Directions: Among the entries that follow, the required portion opens with the line containing "on the table" and closes with the line containing "cad_parts[node].hide_render = cad_parts[node].hide_viewport". Give that portion again exactly, and nothing else.

Information given:
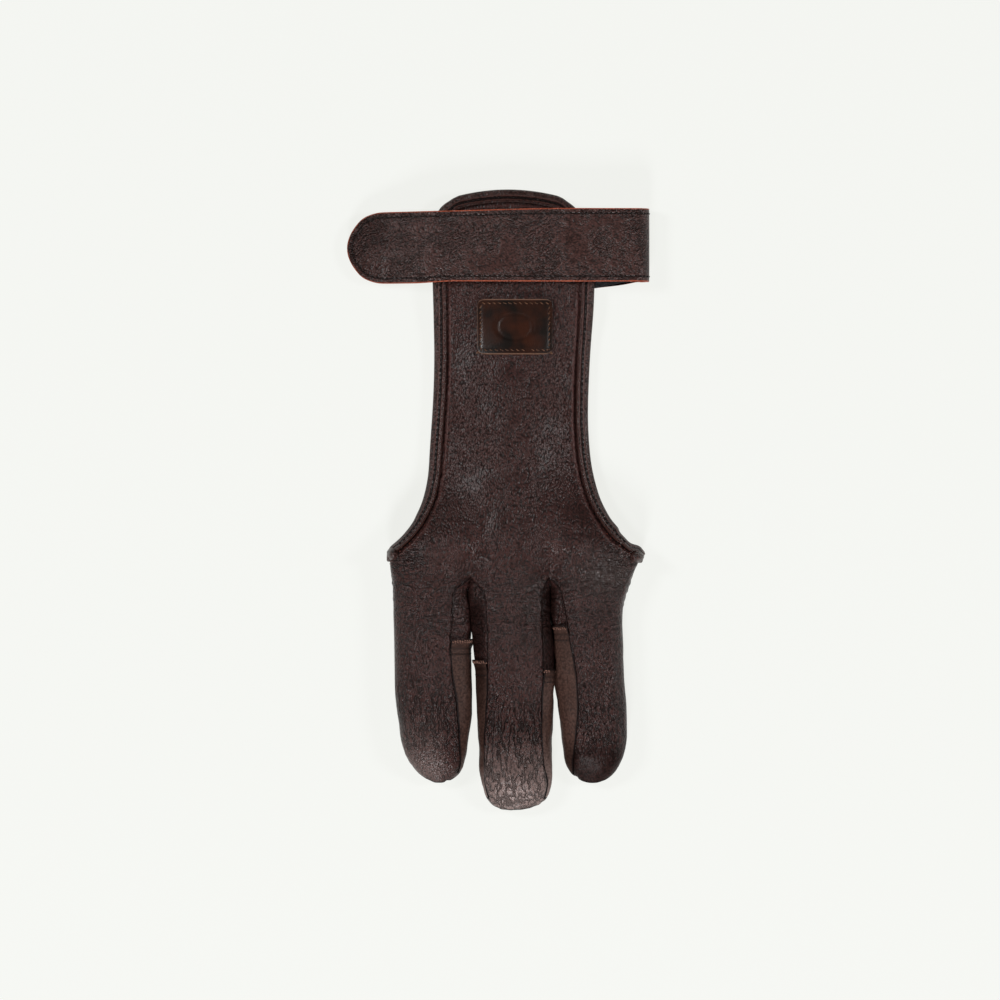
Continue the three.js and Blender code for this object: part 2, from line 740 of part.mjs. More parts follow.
// Path of the strap's outer face, depth millimetres inside it: from the free end over the
// panel, round the fold and back under the panel
const fastening = strapLeather + clearance + tapeThickness + clearance + hookThickness + clearance;
const crestHeight = backHeight(0, strapCentre) + fastening;
const foldHeight = 2 * (strapLeather + clearance + tapeThickness) + strapLoopGap;
const foldRadius = foldHeight / 2;
const foldCentre = strapFoldReach - foldRadius;
const upperLength = strapFreeReach + foldCentre;

function strapUpper(x, depth) {
  const at = (x + strapFreeReach) / upperLength;
  const full = mix(crestHeight, foldHeight, THREE.MathUtils.smoothstep(x, 0, foldCentre));
  return {
    x,
    z: full * readColumn(strapRise, at, "high") - depth,
    wide: readColumn(strapTaper, at, "wide"),
    shift: readColumn(strapTaper, at, "shift") * strapWidth,
  };
}

function strapFold(turn, depth) {
  const radius = foldRadius - depth;
  const x = foldCentre + radius * Math.sin(turn);
  return { x, z: foldRadius + radius * Math.cos(turn), wide: 1, shift: 0 };
}

function strapUnder(x, depth) {
  const back = foldCentre - x;
  const early = THREE.MathUtils.smoothstep(back, 0, slantStart.reach * strapWidth);
  const late = back / (foldCentre + strapSewnEnd);
  return { x, z: depth, wide: 1, shift: -strapUnderShift * mix(late, early, slantStart.share) };
}

function strapStations(freeEnd, sewnEnd, depth) {
  const stations = [];
  for (let i = 0; i < strapSteps; i += 1) {
    stations.push(strapUpper(mix(freeEnd, foldCentre, i / strapSteps), depth));
  }
  for (let i = 0; i <= foldSteps; i += 1) {
    stations.push(strapFold((Math.PI * i) / foldSteps, depth));
  }
  for (let i = 1; i <= underSteps; i += 1) {
    stations.push(strapUnder(mix(foldCentre, sewnEnd, i / underSteps), depth));
  }
  return stations;
}

function strapRows(freeEnd, sewnEnd, depth, width) {
  const round = width * strapUpper(freeEnd, depth).wide * 0.5;
  const across = Array.from({ length: strapColumns + 1 }, (_, i) => (2 * i) / strapColumns - 1);
  const rows = endArcs.map((arc, k) => {
    const edgeX = -Math.cos(arc) * round;
    const middleX = -endMiddles[k] * round;
    return across.map((v) => {
      const x = freeEnd + round + mix(middleX, edgeX, v * v);
      const station = strapUpper(x, depth);
      const y = strapCentre + station.shift - v * Math.sin(arc) * round;
      return new THREE.Vector3(x, y, station.z);
    });
  });
  for (const station of strapStations(freeEnd + round, sewnEnd, depth)) {
    rows.push(
      across.map((v) => {
        const y = strapCentre + station.shift - v * 0.5 * width * station.wide;
        return new THREE.Vector3(station.x, y, station.z);
      }),
    );
  }
  return rows;
}

// Patch that follows the back: rounded corners, its lower side one clearance above the leather
function patchGeometry(place, length, width, corner, thickness) {
  const lines = (half) => {
    const inner = half - corner;
    const steps = [-half, -half + cornerStep * corner, -inner, -inner / 2, 0];
    return [...steps, ...steps.slice(0, -1).map((value) => -value).reverse()];
  };
  const rows = lines(width / 2).map((y) =>
    lines(length / 2).map((x) => {
      const overX = Math.max(Math.abs(x) - (length / 2 - corner), 0);
      const overY = Math.max(Math.abs(y) - (width / 2 - corner), 0);
      const reach = Math.hypot(overX, overY);
      const pull = reach > corner ? corner / reach : 1;
      const px = place.x + x - Math.sign(x) * overX * (1 - pull);
      const py = place.y + y - Math.sign(y) * overY * (1 - pull);
      return new THREE.Vector3(px, py, backHeight(px, py) + clearance + thickness);
    }),
  );
  return gridSheet(rows, thickness);
}

// Materials
const pebbledLeather = new THREE.MeshStandardMaterial({ color: "#3b2c2b", roughness: 0.55, metalness: 0 });
const smoothLeather = new THREE.MeshStandardMaterial({ color: "#39292a", roughness: 0.42, metalness: 0 });
const bindingLeather = new THREE.MeshStandardMaterial({ color: "#362627", roughness: 0.5, metalness: 0 });
const strapSkin = new THREE.MeshStandardMaterial({ color: "#3a2a29", roughness: 0.5, metalness: 0 });
const blackTape = new THREE.MeshStandardMaterial({ color: "#121113", roughness: 0.9, metalness: 0 });
const labelLeather = new THREE.MeshStandardMaterial({ color: "#2e1d15", roughness: 0.35, metalness: 0 });

// Skin of the glove
buildCrotchRow();
fingers.forEach(buildFinger);
buildBack();
buildPalm();
const skinNormals = pointNormals(skinPoints, skinFaces);
const freeEdges = new Set(borderEdges(skinFaces).map((edge) => edge.join(">")));

function leatherPiece(name) {
  const faces = skinFaces.filter((face) => face.piece === name);
  const seams = borderEdges(faces).filter((edge) => !freeEdges.has(edge.join(">")));
  return sheet(skinPoints, skinNormals, faces, leather, seams);
}

const glove = new THREE.Group();

function addPiece(name, geometry, material) {
  const mesh = new THREE.Mesh(geometry, material);
  mesh.name = name;
  glove.add(mesh);
}

addPiece("back_leather", leatherPiece("back_leather"), pebbledLeather);
addPiece("palm_leather", leatherPiece("palm_leather"), pebbledLeather);
addPiece("side_wall_index_middle", leatherPiece("side_wall_index_middle"), pebbledLeather);
addPiece("side_wall_middle_ring", leatherPiece("side_wall_middle_ring"), pebbledLeather);
for (const finger of fingers) {
  addPiece(`tip_${finger.name}`, leatherPiece(`tip_${finger.name}`), smoothLeather);
}
addPiece("edge_binding", bindingGeometry(skinNormals), bindingLeather);

// Strap, its black tape, the hidden hook patch and the label
const strapPoints = strapRows(-strapFreeReach, -strapSewnEnd, 0, strapWidth);
addPiece("wrist_strap", gridSheet(strapPoints, strapLeather), strapSkin);

const tapeDepth = strapLeather + clearance;
const tapeUnderEnd = readColumn(backRows, strapCentre, "right") + bindingReach + 2 * clearance;
const tapePoints = strapRows(
  tapeEndInset - strapFreeReach,
  tapeUnderEnd,
  tapeDepth,
  strapWidth - 2 * tapeMargin,
);
addPiece("strap_tape", gridSheet(tapePoints, tapeThickness), blackTape);

const hookPlace = { x: hookShift, y: strapCentre };
addPiece(
  "hook_patch",
  patchGeometry(hookPlace, hookLength, hookWidth, hookCorner, hookThickness),
  blackTape,
);
addPiece(
  "label_patch",
  patchGeometry(labelPlace, labelLength, labelWidth, labelCorner, labelThickness),
  labelLeather,
);

// Origin in the middle of the footprint, on the table
const middleFinger = fingers[1];
glove.position.set((strapFreeReach - strapFoldReach) / 2, (middleFinger.length - backLength) / 2, 0);

export default glove;
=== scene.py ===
"""Three-finger archery glove of dark brown deer leather, lying palm down, seen from above."""

import math

import bpy
from mathutils import Matrix, Vector, noise
from mathutils.bvhtree import BVHTree


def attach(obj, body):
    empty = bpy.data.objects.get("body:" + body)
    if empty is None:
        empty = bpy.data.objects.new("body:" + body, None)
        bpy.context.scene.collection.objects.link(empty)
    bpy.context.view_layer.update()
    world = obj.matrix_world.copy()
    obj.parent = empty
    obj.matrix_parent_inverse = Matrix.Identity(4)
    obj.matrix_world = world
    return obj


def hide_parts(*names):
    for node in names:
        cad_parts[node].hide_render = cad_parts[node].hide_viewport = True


MM = 0.001

# Places and sizes in the part's own frame, in millimetres. A pixel of the render is 0.35 mm wide.
CROTCH_Y = -27.45
SLITS_X = (-9.0, 20.5)
TIP_START_Y = -75.0
PANEL_MIDDLE_X = 3.6
BACK_MIDDLE_Z = 3.4  # between the two faces of the back's leather, over the hand
FLOOR_GAP = 0.15
FINGER_AXES = {
    # name: (x at the crotch, x near the tip, y of the tip, height of the axis)
    "index": (-23.4, -21.4, -98.9, 5.6),
    "middle": (3.9, 6.4, -108.4, 5.8),
    "ring": (31.0, 33.0, -99.3, 5.5),
}
HEMS = {"index": -51.0, "middle": -59.0, "ring": -45.4}
BINDING_ENDS = ((-38.2, -20.8), (49.4, -20.8))
BINDING_END_REACH = 2.6
LOBE_REACH = 3
EAR_LOBES = {
    # side: (middle x and y, half its width along x and y) of the pad that each end is folded to
    "left": (-36.4, -19.0, 2.3, 2.5),
    "right": (48.0, -19.8, 3.0, 2.3),
}
# How far rows of stitches lie from the cut edge of their piece, or below the hem of a fingertip
STRAP_SEAM, BINDING_SEAM, LABEL_SEAM, EAR_SEAM = 1.7, 1.5, 1.5, 0.8
OVERCAST_SEAM, SECOND_SEAM = 0.5, 3.6
LABEL = (5.9, 60.25)
LABEL_CORNER = 2.4
OVAL = (6.4, 4.4)  # half its length and half its width
TIP_OUTLINES = {
    # name: (middle of the round end, its radii every 15 degrees from the left side round to the
    # right, angle of the notch where the seam ends)
    "index": (
        (-21.4, -88.5),
        (11.0, 10.2, 9.6, 9.5, 9.6, 9.9, 10.4, 10.6, 10.7, 10.7, 10.5, 10.2, 10.5),
        20,
    ),
    "middle": (
        (6.4, -98.0),
        (12.1, 11.8, 12.0, 12.0, 11.5, 10.8, 10.4, 10.5, 10.9, 11.7, 12.3, 12.3, 12.4),
        None,
    ),
    "ring": (
        (32.6, -89.0),
        (9.7, 9.6, 9.6, 9.7, 9.7, 9.9, 10.0, 10.1, 10.2, 10.2, 10.3, 10.6, 11.2),
        -33,
    ),
}
RADII_STEP = 15
NOTCH_DEPTH = 0.45

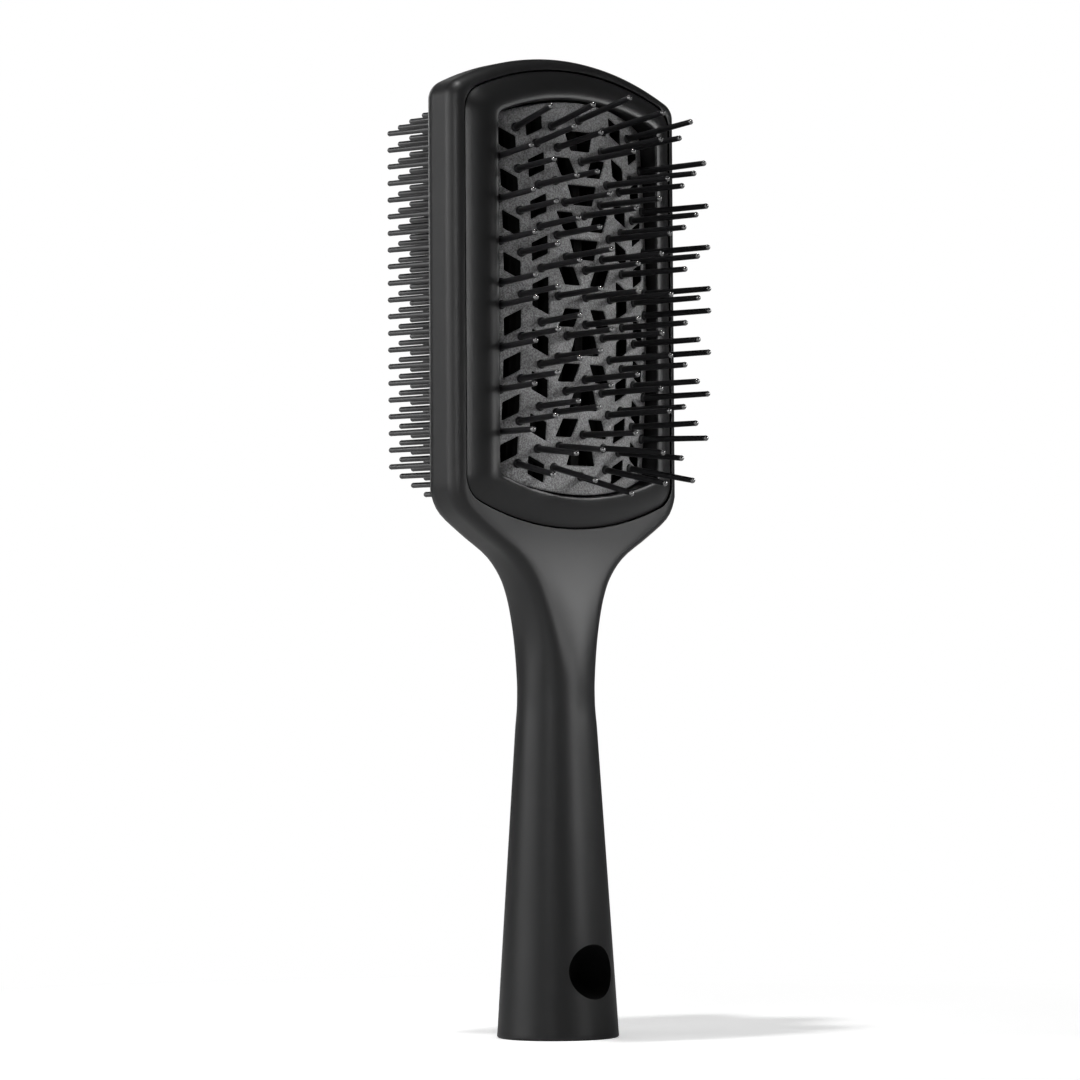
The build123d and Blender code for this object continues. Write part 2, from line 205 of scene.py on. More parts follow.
# Front outline of the neck: share of its height, share of its widening
NECK_OUTLINE = ((0.0, 0.0), (0.15, 0.002), (0.25, 0.015), (0.35, 0.046), (0.45, 0.098),
                (0.55, 0.188), (0.65, 0.356), (0.75, 0.645), (0.85, 0.900), (0.94, 0.992),
                (1.0, 1.0))

# Points along half an end arch, a corner and half a straight side of the head's outline
ARCH_STEPS, CORNER_STEPS, SIDE_STEPS = 20, 8, 24


def front():
    """From the drawing of a face to the front of the head."""
    centre = settings("body").head_centre
    return Matrix(((1, 0, 0, 0), (0, 0, -1, 0), (0, 1, 0, centre), (0, 0, 0, 1)))


def rear():
    """From the drawing of a face to the back of the head."""
    centre = settings("body").head_centre
    return Matrix(((-1, 0, 0, 0), (0, 0, 1, 0), (0, 1, 0, centre), (0, 0, 0, 1)))


def smooth_step(share):
    """Eases from 0 to 1."""
    share = min(max(share, 0.0), 1.0)
    return share * share * (3 - 2 * share)


def eased(table, x):
    """Smooth curve through a table of points."""
    index = max(i for i, (px, _) in enumerate(table[:-1]) if px <= x)
    (x0, y0), (x1, y1) = table[index], table[index + 1]
    before = table[index - 1] if index else (x0, y0)
    after = table[index + 2] if index + 2 < len(table) else (x1, y1)
    slope0 = (y1 - before[1]) / (x1 - before[0])
    slope1 = (after[1] - y0) / (after[0] - x0)
    span = x1 - x0
    share = (x - x0) / span
    return (y0 * (1 + 2 * share) * (1 - share) ** 2 + y1 * share ** 2 * (3 - 2 * share)
            + span * slope0 * share * (1 - share) ** 2 - span * slope1 * share ** 2 * (1 - share))


def outline_quarter(inset, corner):
    """Upper right quarter of the head's outline drawn in by inset, from mid-side to mid-arch."""
    s = settings("body")
    half_width = s.head_width / 2 - inset
    radius = s.arc_radius - inset
    centre = s.head_half_height - s.arc_radius
    corner_y = centre + sqrt((radius - corner) ** 2 - (half_width - corner) ** 2)
    turn = atan2(corner_y - centre, half_width - corner)
    side = [(half_width, corner_y * step / SIDE_STEPS) for step in range(SIDE_STEPS)]
    bend = [(half_width - corner + corner * cos(turn * step / CORNER_STEPS),
             corner_y + corner * sin(turn * step / CORNER_STEPS)) for step in range(CORNER_STEPS)]
    arch = []
    for step in range(ARCH_STEPS + 1):
        swing = turn + (pi / 2 - turn) * step / ARCH_STEPS
        arch.append((radius * cos(swing), centre + radius * sin(swing)))
    return side + bend + arch


def outline(inset, corner):
    """The whole outline, anticlockwise from the middle of the right side."""
    quarter = outline_quarter(inset, corner)
    upper = quarter + [(-x, y) for x, y in quarter[-2:0:-1]]
    return upper + [(-x, -y) for x, y in upper]


def crown_depth(crown, across, along, x, y):
    """Depth of a crowned surface at one place."""
    drop = across - sqrt(across ** 2 - x ** 2)
    return crown - along + sqrt((along - drop) ** 2 - y ** 2)


def plate_surface():
    """Crown, radius across and radius along of the front plate."""
    s = settings("plate")
    return s.crown, s.across, s.along


def pad_surface():
    """The same of the rear pad."""
    s = settings("plate")
    return s.pad_crown, s.pad_across, s.pad_along


def front_opening():
    """Inset of the front ring's opening from the head's outline."""
    return settings("body").rim_width + settings("bezel").front_width


def rear_opening():
    """The same of the rear ring."""
    return settings("body").rim_width + settings("bezel").rear_width


# ------------------------ bmesh helpers

def place(verts, points):
    """Puts each vertex on its point."""
    for vert, point in zip(verts, points):
        vert.co = point


def next_row(bm, row, closed=True):
    """Extrudes a row of vertices and returns the new row in the same order."""
    pairs = list(zip(row, row[1:] + row[:1])) if closed else list(zip(row, row[1:]))
    edges = [bm.edges.get(pair) for pair in pairs]
    made = bmesh.ops.extrude_edge_only(bm, edges=edges)["geom"]
    fresh = {item for item in made if isinstance(item, bmesh.types.BMVert)}
    return [next(edge.other_vert(vert) for edge in vert.link_edges
                 if edge.other_vert(vert) in fresh) for vert in row]


def ring(bm, points):
    """A closed row of vertices from a circle."""
    verts = bmesh.ops.create_circle(bm, segments=len(points), radius=1.0)["verts"]
    place(verts, points)
    return verts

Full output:
// Origin in the middle of the footprint, on the table
const middleFinger = fingers[1];
glove.position.set((strapFreeReach - strapFoldReach) / 2, (middleFinger.length - backLength) / 2, 0);

export default glove;
=== scene.py ===
"""Three-finger archery glove of dark brown deer leather, lying palm down, seen from above."""

import math

import bpy
from mathutils import Matrix, Vector, noise
from mathutils.bvhtree import BVHTree


def attach(obj, body):
    empty = bpy.data.objects.get("body:" + body)
    if empty is None:
        empty = bpy.data.objects.new("body:" + body, None)
        bpy.context.scene.collection.objects.link(empty)
    bpy.context.view_layer.update()
    world = obj.matrix_world.copy()
    obj.parent = empty
    obj.matrix_parent_inverse = Matrix.Identity(4)
    obj.matrix_world = world
    return obj


def hide_parts(*names):
    for node in names:
        cad_parts[node].hide_render = cad_parts[node].hide_viewport = True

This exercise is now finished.